His stalking became even more extreme after I moved to Austria. I have written about the stalking I experienced in this post.
Signs that a person may be stalking you include:
Controlling behavior: Wanting to know where you are all the time, whom you meet, what you are talking about, or insisting on accompanying you to any meetup. This can include not allowing you to meet friends alone but forcing you to bring him along. While spending time together as a couple is normal, refusing to let you meet friends alone may point to stalking.
Trying to access private conversations: Wanting to know everything about your relationships and conversations may seem normal at first, but it can become stalking behavior if it becomes obsessive and boundaries aren’t respected. Everyone is entitled to privacy, even within a relationship.
Not allowing you to meet others: A stalker might isolate you by preventing you from meeting others. While not allowing you to meet people isn’t always stalking, turning up uninvited wherever you are is. A stalker may manipulate you or your friends to stop you from meeting others, leaving you isolated.
- Using others to spy on you: This was a common tactic my ex-husband used. He befriended some of my students and asked them to spy on me. They would send him pictures of me outside, report where I was, and share what I was doing. After I moved to Austria in 2019, he even hired people to follow me.
Installing surveillance cameras: Surveillance cameras are common in China, and some people use them at home for safety. However, they can also be misused. One Western woman reported that her Chinese husband installed a camera in her car, which not only recorded the outside but also filmed her and recorded conversations inside the car.
- Installing stalkerware or spyware on your devices: Most stalkers won’t inform you if they’ve installed stalkerware or spyware on your devices. However, there are clues that may indicate its presence, such as your devices suddenly running significantly slower or your accounts being hacked. The other person might reveal they are reading your emails or messages by disclosing private information about you that you never shared with them. In the past, stalkerware typically required in-person installation. Today, however, stalkers can install such software remotely without needing physical access to your devices. For example, my ex-husband demonstrated just yesterday that he is reading my messages and emails, even though we haven’t met in person since I left China. Additionally, I am not using the same computer or phone I used back in 2019. No common friends have had access to my devices in recent years. In my case, stalkers have hacked into my accounts, changed passwords, reduced YouTube view counts, locked me out of Facebook, Instagram, and LinkedIn, deleted followers from my social media accounts, installed apps on my phone remotely, and even removed emails—both from my account and from the accounts of people I had emailed. While not all these actions were caused by my ex-husband, some were. He inadvertently revealed that he had installed stalkerware on my computer by discouraging me from performing updates, mentioning the existence of stalkerware years before it became widely known, and describing how he had installed similar software on his father’s phone. Although he didn’t explicitly call it “stalkerware,” he detailed its functionality.

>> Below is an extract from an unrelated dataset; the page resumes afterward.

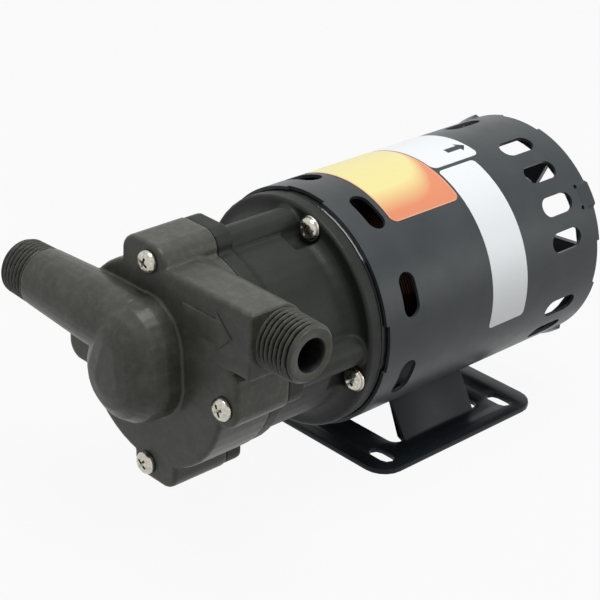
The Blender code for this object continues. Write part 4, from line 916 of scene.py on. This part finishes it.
FLOOR_SHOWN_WHITE = 0.93  # share of the floor that the eye sees as plain white
WORLD_LOW = 0.08  # light from the level of the floor
WORLD_HIGH = 0.6  # light from straight above


def background_rays(tree):
    """1 for the rays that show the background: the eye's, and those off metal and glass."""
    path = add(tree, "LightPath")
    seen = add(tree, "Math", {0: path.outputs["Is Camera Ray"], 1: path.outputs["Is Glossy Ray"]})
    inputs = {0: seen.outputs[0], 1: path.outputs["Is Transmission Ray"]}
    return add(tree, "Math", inputs, use_clamp=True).outputs[0]


def floor():
    """A pale floor that keeps a faint shadow, though the eye and reflections see it white."""
    made, tree, shader = surface("pale_floor")
    shader.inputs["Base Color"].default_value = linear("#a6a6a4")
    shader.inputs["Roughness"].default_value = 0.9
    seen = background_rays(tree)
    share = add(tree, "Math", {0: seen, 1: FLOOR_SHOWN_WHITE}, operation="MULTIPLY")
    glow = add(tree, "Emission", {"Color": (1, 1, 1, 1), "Strength": 1.0})
    inputs = {0: share.outputs[0], 1: shader.outputs[0], 2: glow.outputs[0]}
    mix = add(tree, "MixShader", inputs)
    tree.links.new(mix.outputs[0], tree.nodes["Material Output"].inputs[0])
    mesh = bpy.data.meshes.new("floor")
    half = 4.0
    corners = [(-half, -half, 0), (half, -half, 0), (half, half, 0), (-half, half, 0)]
    mesh.from_pydata(corners, [], [(0, 1, 2, 3)])
    mesh.materials.append(made)
    obj = bpy.data.objects.new("floor", mesh)
    obj.location.z = -0.02 * MM
    bpy.context.scene.collection.objects.link(obj)


def world():
    """An even white studio, a little brighter overhead."""
    made = bpy.data.worlds.new("studio")
    made.use_nodes = True
    tree = made.node_tree
    tree.nodes.clear()
    direction = add(tree, "SeparateXYZ", {0: add(tree, "TexCoord").outputs["Generated"]})
    level = spread(tree, direction.outputs[2], 0.0, 1.0, WORLD_LOW, WORLD_HIGH)
    seen = background_rays(tree)
    light = add(tree, "Background", {"Color": (0.98, 0.99, 1.0, 1), "Strength": level})
    plain_white = add(tree, "Background", {"Color": (1, 1, 1, 1), "Strength": 1.0})
    mix = add(tree, "MixShader", {0: seen, 1: light.outputs[0], 2: plain_white.outputs[0]})
    output = add(tree, "OutputWorld")
    tree.links.new(mix.outputs[0], output.inputs[0])
    bpy.context.scene.world = made


def softbox(name, place, target, size, power):
    """A soft rectangular lamp that faces a target; sizes in metres, power in watts."""
    data = bpy.data.lights.new(name, "AREA")
    data.shape = "RECTANGLE"
    data.size, data.size_y = size
    data.energy = power
    lamp = bpy.data.objects.new(name, data)
    place, target = Vector(place), Vector(target)
    lamp.matrix_world = along(place, place - target)
    bpy.context.scene.collection.objects.link(lamp)


def lights():
    middle = (0, 0, AXIS_HEIGHT)
    softbox("overhead", (0.15, 0.05, 1.15), middle, (0.5, 0.5), 7.6)
    softbox("rear_right", (0.78, 0.6, 0.26), middle, (0.5, 0.4), 1.3)


place_camera()
pump_head()
screws()
motor()
labels()
dress_nodes()
floor()
world()
lights()
bpy.context.scene.view_settings.view_transform = "Standard"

A warning about stalking and femicides
Most women who are victims of femicide had been stalked by the perpetrator or someone instigating the murder in the year before their death. If you have experienced both stalking and death threats, your life may be at risk. Protect yourself as much as you can, and don’t hesitate to seek help. Make sure you turn to people who understand the seriousness of the situation and know how to respond.
Have you ever experienced being stalked by a Chinese spouse?